Не могу сказать, что как–то ограничен в общении со сверстниками. Это люди из абсолютно разных сферах общества — начиная от уже престарелой «золотой молодежи», заканчивая более или менее удачливыми предпринимателями. С некоторыми я общаюсь замечательно, с некоторыми чуть сложнее, но я бы не сказал, что все мальчики-экспаты кучкуются в одном углу песочницы, а все остальные — в другом, такого нет. Интеграция идет прежде всего по социально-экономическим интересам. Это менеджеры, хозяева бизнесов, отдельный круг общения — старые друзья еще по банку и университету. Большинство из них — на высокопоставленых должностях в семейных или каких-то еще бизнесах, но многие из моих друзей вообще никакого отношения к бизнесу не имеют — ученые, художники, музыканты. Даже по делам «Абрау-Дюрсо» все время сталкиваешься с разными людьми, и возраст — не самый важный критерий. Интереснейшие люди везде — в предпринимательстве, в творчестве, предвзятость — это не про меня.
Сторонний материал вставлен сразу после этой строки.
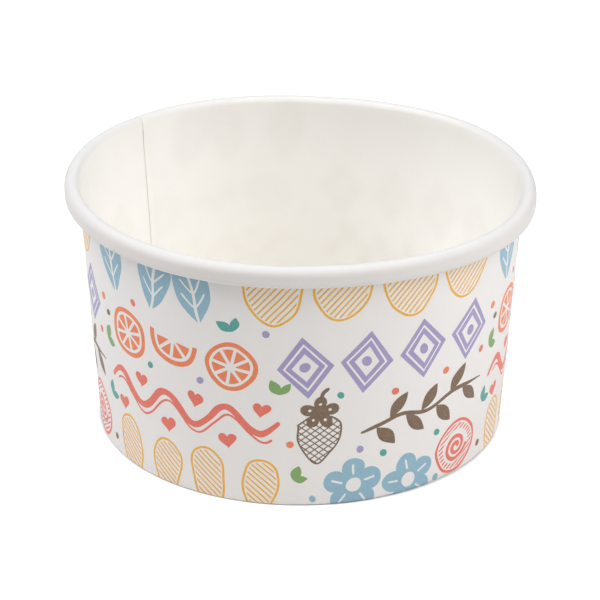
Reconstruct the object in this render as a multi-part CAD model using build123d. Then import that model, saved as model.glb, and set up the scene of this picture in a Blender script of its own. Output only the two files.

А такое понятие как «социальные лифты» в российском обществе присутствует? И что вообще это такое, с вашей точки зрения?
Ваш вопрос должен выглядеть так — откуда и куда эти лифты? В Англии классовая структура создавалась веками. Двадцать лет назад мы все вышли примерно из одной классовой прослойки. Потом все началось заново. Я бы не называл наших олигархов, — которых можно пересчитать по пальцам, — особым классом. Да, они делают свой вклад в экономику Москвы, но в общем контексте России, мне кажется, люди больше разделяются по интересам, чем по достатку.
Ходить по тусовкам — не самое мое любимое занятие, по работе приходится — там все люди разные. Состоявшиеся, но не слишком богатые художники все равно везде приглашены, например. Если бизнесмен себя решит ограничить в общении, то он, скорее всего, просто потеряет бизнес. Просто потому, что лишится понимания ситуации. Наша страна — несформированный ландшафт. В России ты очень быстро можешь оказаться наверху и также быстро полететь вниз. Другое дело, что в разные времена — разные возможности.
Мне кажется, что сейчас могут выиграть только люди, которые занимаются креативными вещами, и это не эквивалент денег, а эквивалент успешности. Художнику, актеру или дизайнеру сейчас проще пробиться, чем предпринимателю. Не работают идеи, рассчитанные на мультипликацию, — скажем, новая культура «стритфуда», где много молодых интересных ребят, успешных в рамках одного ларька. Но можно ли эти идеи мультиплицировать в наших теперешних реалиях — большой вопрос.
Что для вас семья?
Моя семья там, где глава я. В ней три ребенка, жена. Брак, слава Богу, один. Два года назад все переехали жить в Россию — я больше не мог физически к ним летать. Семья — это платформа, фундамент. Психологическое давление от всего происходящего очень просто снимается общением с женой и детьми. Конечно, это труд, но это и отдых от всего остального.
Если говорить об общении с родителями, то мы тоже довольно сплочены, хотя нас и разбросало по разным направлениям. Отец занимается государственной работой, мама — тоже, только в музейной сфере… В общем, мы всегда друг другу помогаем, и семья у нас дружная.